The Lord knows how to order things better than I. The Lord sees further than I do; I only see things at present. … And how do I know that had it not been for this affliction, I should have been undone.
—Jeremiah Burroughs, The Rare Jewel of Christian Contentment

It grew harder and harder. There was too much misery, too much seemingly pointless suffering. Every day something else failed to make sense, something else grew too heavy. But…one thing became increasingly clear. And that was the reason the two of us were here. The blacker the night around us grew, the brighter and truer and more beautiful burned the word of God.
—Corrie ten Boom,The Hiding Place (recalling her time spent in Ravensbruck Concentration Camp)

Spare not the pain
though the way I take
be lonely and dark,
though the whole soul ache,
for the flesh must die
though the heart may break.
Spare not the pain,
oh, spare not the pain.
—Ruth Bell Graham, Clouds are the Dust of His Feet

When it costs most we find the greatest joy. We find the darkest hours the brightest, and the greatest loss the highest gain. While the sorrow is short-lived, and will soon pass away, the joy is far more exceeding, and it is eternal. … In the presence of bereavement, in the deepest sorrows of life, He has so drawn near me that I have said to myself, “Is it possible that the precious one who is in His presence can have more of the presence of God than I have?”
—Hudson Taylor

If I refuse to allow one who is dear to me to suffer for the sake of Christ, if I do not see such suffering as the greatest honor that can be offered to any follower of the Crucified, then I know nothing of Calvary love.
—Amy Carmichael, If

The deep of misery calls to the deep of mercy; the deep of transgression calls to the deep of grace.

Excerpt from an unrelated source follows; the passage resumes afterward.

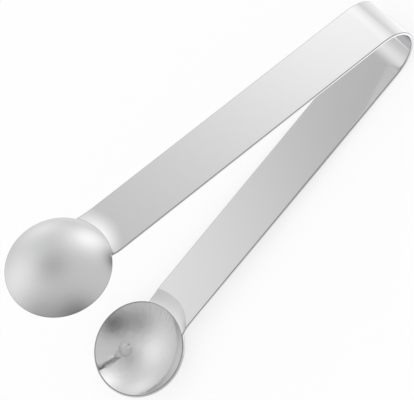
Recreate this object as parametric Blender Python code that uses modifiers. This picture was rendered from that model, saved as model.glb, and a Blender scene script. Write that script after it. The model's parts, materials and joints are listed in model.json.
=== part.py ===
"""Sugar tongs: one strip of stainless steel, bent to a spring bow, with two straight arms that end in
pressed round cups. The tongs lie on the back of the lower arm, as they are put down on a table.

Frame: +X from the bow towards the cups, +Y across the strip, +Z up, with the origin on the table under
the middle of the whole. Lengths are in metres, angles in radians. Each arm and its cup hang on an empty
that stands on the line about which the strip flexes, at the end of the bow.
"""
import math

import bmesh
import bpy
from mathutils import Matrix, Vector

# The strip that the whole object is made from
STRIP_WIDTH = 0.0127
STRIP_THICKNESS = 0.0008
EDGE_ROUNDING = 0.00025

# The bow, to the middle of the strip's thickness, and the angle between the arms at rest
BOW_RADIUS = 0.0096
OPENING_ANGLE = math.radians(28.6)

# An arm, from the end of the bow to the near side of the cup's rim
ARM_LENGTH = 0.0805

# The neck: a crescent ramp round the cup, which sets the rim back from the arm's inner face
NECK_REACH = 0.0034
NECK_STEP = 0.0009

# A cup: outside diameter and height of its dome, and the lean of its rim towards the other cup
CUP_DIAMETER = 0.0246
CUP_DEPTH = 0.0046
CUP_TILT = math.radians(5.5)

# Clearance where the arm meets the cup, and the distance under which doubled points are welded
SEAM_GAP = 0.0003
WELD_DISTANCE = 0.00001

# How finely round shapes are divided
BOW_STEPS = 36
CORNER_STEPS = 3
ARM_COLUMNS = 14
RAMP_ROWS = 3
CUP_STEPS = 56
CUP_RINGS = 9
ROUNDING_STEPS = 2
SHARP_ANGLE = math.radians(35)

# The steel, and how it looks
STEEL_COLOUR = (0.66, 0.66, 0.67, 1.0)
STEEL_ROUGHNESS = 0.14

# Sizes that follow from those above
HALF_OPENING = OPENING_ANGLE / 2
HALF_THICKNESS = STRIP_THICKNESS / 2
CUP_RADIUS = CUP_DIAMETER / 2
DOME_RADIUS = (CUP_RADIUS**2 + CUP_DEPTH**2) / (2 * CUP_DEPTH)
BOWL_RADIUS = DOME_RADIUS - STRIP_THICKNESS
RIM_ANGLE = math.atan2(CUP_RADIUS, DOME_RADIUS - CUP_DEPTH)
RIM_HEIGHT = (DOME_RADIUS - HALF_THICKNESS) * math.cos(RIM_ANGLE)


def clear_scene():
    """Empty the scene of every object."""
    for old in list(bpy.data.objects):
        bpy.data.objects.remove(old, do_unlink=True)


def stainless_steel():
    """Bright polished stainless steel."""
    steel = bpy.data.materials.new("stainless_steel")
    steel.use_nodes = True
    surface = steel.node_tree.nodes["Principled BSDF"]
    surface.inputs["Base Color"].default_value = STEEL_COLOUR
    surface.inputs["Metallic"].default_value = 1.0
    surface.inputs["Roughness"].default_value = STEEL_ROUGHNESS
    steel.diffuse_color = STEEL_COLOUR
    return steel


def shaded(mesh, material):
    """Give a mesh its material, smooth round faces and crisp edges."""
    mesh.materials.append(material)
    mesh.shade_smooth()
    mesh.set_sharp_from_angle(angle=SHARP_ANGLE)
    return mesh


def strip_section(columns):
    """Outline of the strip's cross-section as (across, outward) pairs, with rounded corners.

    It runs over the outer face from one side to the other and back under the inner face, so the points
    of the first half lie opposite those of the second half, in reverse order.
    """
    flat = STRIP_WIDTH / 2 - EDGE_ROUNDING
    rise = HALF_THICKNESS - EDGE_ROUNDING
    quarter = [math.pi / 2 * k / CORNER_STEPS for k in range(CORNER_STEPS + 1)]
    corner = [(flat + EDGE_ROUNDING * math.cos(a), rise + EDGE_ROUNDING * math.sin(a)) for a in quarter]
    between = [(flat * (1 - 2 * k / columns), HALF_THICKNESS) for k in range(1, columns)]
    outer = corner + between + [(-across, out) for across, out in reversed(corner)]
    inner = [(across, -out) for across, out in reversed(outer)]
    return outer + inner


def lofted_strip(name, section, places):
    """A closed solid: the section carried through a row of places, with a cap at both ends.

    Each place is a function that turns an (across, outward) pair into a point.
    """
    solid = bmesh.new()
    rings = [[solid.verts.new(place(across, out)) for across, out in section] for place in places]
    count = len(section)
    for ring, following in zip(rings, rings[1:]):
        for k in range(count):
            solid.faces.new((ring[k], ring[k - 1], following[k - 1], following[k]))
    for ring in (rings[0], rings[-1]):
        for k in range(count // 2 - 1):
            solid.faces.new((ring[k], ring[k + 1], ring[count - 2 - k], ring[count - 1 - k]))
    bmesh.ops.recalc_face_normals(solid, faces=solid.faces)
    mesh = bpy.data.meshes.new(name)
    solid.to_mesh(mesh)
    solid.free()
    return mesh


def bow_mesh():
    """The bow: the strip carried round an arc that leaves both arms tangent to it."""

    def on_arc(angle):
        def place(across, out):
            radius = BOW_RADIUS + out
            return (radius * math.cos(angle), across, radius * math.sin(angle))

        return place

    start = math.pi / 2 + HALF_OPENING
    sweep = math.pi - OPENING_ANGLE
    places = [on_arc(start + sweep * k / BOW_STEPS) for k in range(BOW_STEPS + 1)]
    return lofted_strip("spring_bow", strip_section(1), places)


def arm_mesh():
    """An arm, along +X from the end of the bow, with its outer face up.

    It is flat as far as a crease round the cup. From there a ramp rises to the cup's tilted rim, and the
    end is hollowed to fit round the rim, with its face mitred to meet the cup's sloping wall.
    """
    cup_centre = ARM_LENGTH + CUP_RADIUS
    mitre = math.tan(RIM_ANGLE / 2)

    def reach(radius, across):
        return cup_centre - math.sqrt(radius**2 - across**2)

    def bow_end(across, out):
        return (0.0, across, out)

    def on_ramp(share):
        def place(across, out):
            crease = reach(CUP_RADIUS + NECK_REACH, across)
            rim = reach(CUP_RADIUS + SEAM_GAP, across)
            height = NECK_STEP - (rim - ARM_LENGTH) * math.tan(CUP_TILT)
            slope = math.atan2(height, rim - crease)
            lean = slope / 2 if share == 0 else slope
            along = crease + (rim - crease) * share - out * math.sin(lean)
            if share == 1:
                along += (HALF_THICKNESS - out) * mitre
            return (along, across, height * share + out * math.cos(lean))

        return place

    places = [bow_end] + [on_ramp(k / RAMP_ROWS) for k in range(RAMP_ROWS + 1)]
    return lofted_strip("arm", strip_section(ARM_COLUMNS), places)


def cup_mesh():
    """Half outline of a cup, for turning about Z: down the dome, round the cut rim and up the bowl.

    Dome and bowl are caps of two spheres about one centre, so the wall is as thick as the strip, and the
    rim is cut square to it. The middle of the rim's thickness lies at height zero.
    """
    angles = [RIM_ANGLE * k / CUP_RINGS for k in range(CUP_RINGS + 1)]
    dome = [(DOME_RADIUS * math.sin(a), DOME_RADIUS * math.cos(a) - RIM_HEIGHT) for a in angles]
    bowl = [(BOWL_RADIUS * math.sin(a), BOWL_RADIUS * math.cos(a) - RIM_HEIGHT) for a in reversed(angles)]
    outline = [Vector((x, 0.0, z)) for x, z in dome + bowl]
    mesh = bpy.data.meshes.new("cup")
    mesh.from_pydata(outline, [(k, k + 1) for k in range(len(outline) - 1)], [])
    return mesh


def turned(part):
    """Turn a half outline into a round body and round over its cut rim."""
    screw = part.modifiers.new("turning", "SCREW")
    screw.axis = "Z"
    screw.angle = 2 * math.pi
    screw.steps = screw.render_steps = CUP_STEPS
    screw.use_merge_vertices = True
    screw.merge_threshold = WELD_DISTANCE
    screw.use_smooth_shade = True
    rounding = part.modifiers.new("rounded_rim", "BEVEL")
    rounding.limit_method = "ANGLE"
    rounding.angle_limit = SHARP_ANGLE
    rounding.width = EDGE_ROUNDING
    rounding.segments = ROUNDING_STEPS


def lying_angle():
    """How far the bow's middle plane leans back when the bow and the lower cup both touch the table.

    In the plane of the bend the table is the line that touches the bow's round back and the dome.
    """
    rim_lean = HALF_OPENING - CUP_TILT
    end = Vector((-math.sin(HALF_OPENING), math.cos(HALF_OPENING))) * BOW_RADIUS
    along = Vector((math.cos(HALF_OPENING), math.sin(HALF_OPENING)))
    outward = Vector((-along.y, along.x))
    rim_along = Vector((math.cos(rim_lean), math.sin(rim_lean)))
    rim_outward = Vector((-rim_along.y, rim_along.x))
    dome = end + along * ARM_LENGTH + outward * NECK_STEP + rim_along * CUP_RADIUS - rim_outward * RIM_HEIGHT
    back = BOW_RADIUS + HALF_THICKNESS
    return math.atan2(dome.y, dome.x) + math.asin((DOME_RADIUS - back) / dome.length)


def new_part(name, mesh, parent, matrix, collection):
    """Add a named object to the tongs, placed on its parent."""
    part = bpy.data.objects.new(name, mesh)
    collection.objects.link(part)
    part.parent = parent
    part.matrix_local = matrix
    return part


def build_tongs():
    """Put the bow, the arms and the cups together and stand them on the table."""
    collection = bpy.data.collections.new("sugar_tongs")
    bpy.context.scene.collection.children.link(collection)
    steel = stainless_steel()
    tongs = new_part("tongs", None, None, Matrix.Rotation(-lying_angle(), 4, "Y"), collection)
    new_part("spring_bow", shaded(bow_mesh(), steel), tongs, Matrix.Identity(4), collection)

    arm = shaded(arm_mesh(), steel)
    cup = shaded(cup_mesh(), steel)
    at_bow_end = Matrix.Rotation(-HALF_OPENING, 4, "Y") @ Matrix.Translation((0, 0, BOW_RADIUS))
    rim_middle = Vector((CUP_RADIUS * math.cos(CUP_TILT), 0, NECK_STEP - CUP_RADIUS * math.sin(CUP_TILT)))
    at_rim = Matrix.Translation(Vector((ARM_LENGTH, 0, 0)) + rim_middle) @ Matrix.Rotation(CUP_TILT, 4, "Y")
    for side, turn in (("upper", 0.0), ("lower", math.pi)):
        pivot = new_part(side + "_pivot", None, tongs, Matrix.Rotation(turn, 4, "X") @ at_bow_end, collection)
        new_part(side + "_arm", arm, pivot, Matrix.Identity(4), collection)
        turned(new_part(side + "_cup", cup, pivot, at_rim, collection))

    stand_on_table(tongs, collection)


def stand_on_table(tongs, collection):
    """Shift the whole so that the origin lies under the middle of it, on the table."""
    bpy.context.view_layer.update()
    graph = bpy.context.evaluated_depsgraph_get()
    corners = []
    for part in collection.objects:
        if part.type == "MESH":
            evaluated = part.evaluated_get(graph)
            corners += [evaluated.matrix_world @ vertex.co for vertex in evaluated.data.vertices]
    lows = [min(corner[k] for corner in corners) for k in range(3)]
    highs = [max(corner[k] for corner in corners) for k in range(3)]
    tongs.location = (-(lows[0] + highs[0]) / 2, -(lows[1] + highs[1]) / 2, -lows[2])
    bpy.context.view_layer.update()


clear_scene()
build_tongs()
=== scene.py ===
"""The looks of a pair of sugar tongs: one bent strip of polished steel with a drawn cup at each end.

The strip and the cups are smooth surfaces worked out from the strip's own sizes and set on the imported
model: a pivot and an outward direction of the model place each half. Lengths are in metres.
"""

import json
import math

import bpy
import numpy as np
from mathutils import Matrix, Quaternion, Vector


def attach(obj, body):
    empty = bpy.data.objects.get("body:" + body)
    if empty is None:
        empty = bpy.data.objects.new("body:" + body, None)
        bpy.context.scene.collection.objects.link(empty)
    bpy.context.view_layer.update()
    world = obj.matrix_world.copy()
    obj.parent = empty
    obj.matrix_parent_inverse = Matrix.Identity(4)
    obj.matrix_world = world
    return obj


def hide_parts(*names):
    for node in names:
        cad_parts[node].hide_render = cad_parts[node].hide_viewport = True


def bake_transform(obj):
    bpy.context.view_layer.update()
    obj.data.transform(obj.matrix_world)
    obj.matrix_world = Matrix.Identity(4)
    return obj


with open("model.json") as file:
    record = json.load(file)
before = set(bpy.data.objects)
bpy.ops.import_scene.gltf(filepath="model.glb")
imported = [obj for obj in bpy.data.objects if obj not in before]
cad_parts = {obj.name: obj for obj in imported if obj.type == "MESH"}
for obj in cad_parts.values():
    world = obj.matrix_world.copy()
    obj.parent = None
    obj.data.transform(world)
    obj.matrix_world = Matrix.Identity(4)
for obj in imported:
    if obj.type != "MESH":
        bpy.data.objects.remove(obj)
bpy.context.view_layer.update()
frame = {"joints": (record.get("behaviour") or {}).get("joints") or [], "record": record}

# The strip
STRIP_WIDTH = 0.0127
STRIP_THICKNESS = 0.0008
EDGE_ROUNDING = 0.00022
ARM_LENGTH = 0.0805

# The neck: how far its crease lies outside the cup's rim, the share of that which it loses at the strip's
# +Y edge, how far it sets the rim back, how much earlier its outer face starts to rise, the power of its
# curve, and the small rounding where it turns into the bowl
NECK_REACH = 0.0034
NECK_TAPER = 0.6
NECK_STEP = 0.0009
NECK_RUN_IN = 0.0010
NECK_CURVE = 1.6
LIP_ROUNDING = 0.00012

# The cups
CUP_DIAMETER = 0.0246
CUP_DEPTH = 0.0046
CUP_TILT = math.radians(5.5)
RIM_ROUNDING = 0.00025

# How finely the surfaces are divided
FACE_COLUMNS = 44
CORNER_COLUMNS = 6
BOW_ROWS = 110
ARM_ROWS = 60
NECK_ROWS = 48
LIP_ROWS = 8
CUP_COLUMNS = 360
DOME_ROWS = 64
CORNER_ROWS = 5
SHARP_ANGLE = math.radians(35)

# The pattern's marks: how far apart the strip's two faces lie in it, in widths; over what angle the rim
# turns from square to round beside the neck; how wide the drawn zone fans out, at what share of the cup's
# radius it starts and how fast it grows; and how uneven each surface is
FACE_SHIFT = 1.2
RIM_FADE = math.radians(1.8)
DRAWN_SPREAD = 0.75
DRAWN_START_SHARE = 0.5
DRAWN_GROWTH = 2.2
ARM_UNEVEN = 0.15
DOME_UNEVEN = 0.3
BOWL_UNEVEN = 1.0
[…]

Greater is the deep of mercy than the deep of misery. Therefore let deep swallow deep. Let the deep of mercy swallow the deep of misery.
—Girolamo Savonarola (Italian Dominican preacher martyred in 1498), Reformation Commentary on Scripture

Let no incident of life, pleasing or painful, injure the prosperity of my soul, but rather increase it.
—Christmas Evans, sermon from the early 19th century

I am afraid that all the grace that I have got of my comfortable and easy times and happy hours, might almost lie on a penny. But the good that I have received from my sorrows, and pains, and griefs, is altogether incalculable. . . . Affliction is the best bit of furniture in my house. It is the best book in a minister’s library.
—C.H. Spurgeon, The Complete Works of C.H. Spurgeon, Vol. 34

May I not instruct thee in my troubles, but glorify thee in my trials.
—Valley of Vision, page 133

It has everything to do with God and his grace that sustains—not just over the long haul, but grace given in tiny moments, like stepping-stones leading you from one tick of the clock to the next. And the beauty of God’s grace is that it squeezes those hard moments together, eclipsing the years until one day you look over your shoulder and all you see is five decades of God at work. Try as you may, you cannot recall the horror of it all—grace softens the edges of past pains, choosing only the highlights of eternal importance. What you are left with is peace that’s profound, joy that’s unshakable, and faith that is ironclad. It is the hard but beautiful stuff of which God makes your life.
—Joni Eareckson Tada, The Scars That Have Shaped Me

Grant me thy blessings with bitter things,
to brighten and quicken me,
not to depress and make me lifeless.
Valley of Vision, p.140

The weightiest end of the cross of Christ that is laid upon you, lieth upon your strong Savior. For Isaiah says that in all your afflictions he is afflicted [63:9]. … Glad may your soul be, even to walk in the fiery furnace, with one like the Son of man, who is also the Son of God. Courage up your heart; when you tire, he will bear both you and your burden [Psalm 55:22].
—Samuel Rutherford, Letters (1628)

God has seen to it that [in my life] there has been a certain measure of suffering, a certain measure of pain. And it has been out of that very measure of pain that has come the unshakable conviction that God is love.
—Elisabeth Elliot, Suffering is Never for Nothing

Untried faith is such little faith that some have thought it no faith at all. What a fish would be without water, or a bird without air, that would be faith without trial.
—C.H. Spurgeon, The Trial of Your Faith: Sermons on 1&2 Peter and Jude

Not only this valley but all their earthly past will have been Heaven to those who are saved. … That is what mortals misunderstand. They say of some temporal suffering, “No future bliss can make up for it,” not knowing that Heaven, once attained, will work backwards and turn even that agony into a glory. And that is why, at the end of all things, when the sun rises here and the twilight turns to blackness down there, the Blessed will say “We have never lived anywhere except in Heaven,” and the Lost, “We were always in Hell.” And both will speak truly.
–C.S. Lewis, The Great Divorce

If Christ be not in view, there is nothing but wants.
—Isaac Ambrose, Looking Unto Jesus

Oh, the soul of man is more worth than a thousand worlds! It is the greatest abasing of it that can be—to let it dote upon a little shining earth, upon a little painted beauty and fading glory—when it is capable of union with Christ, of communion with God, and of enjoying the eternal vision of God.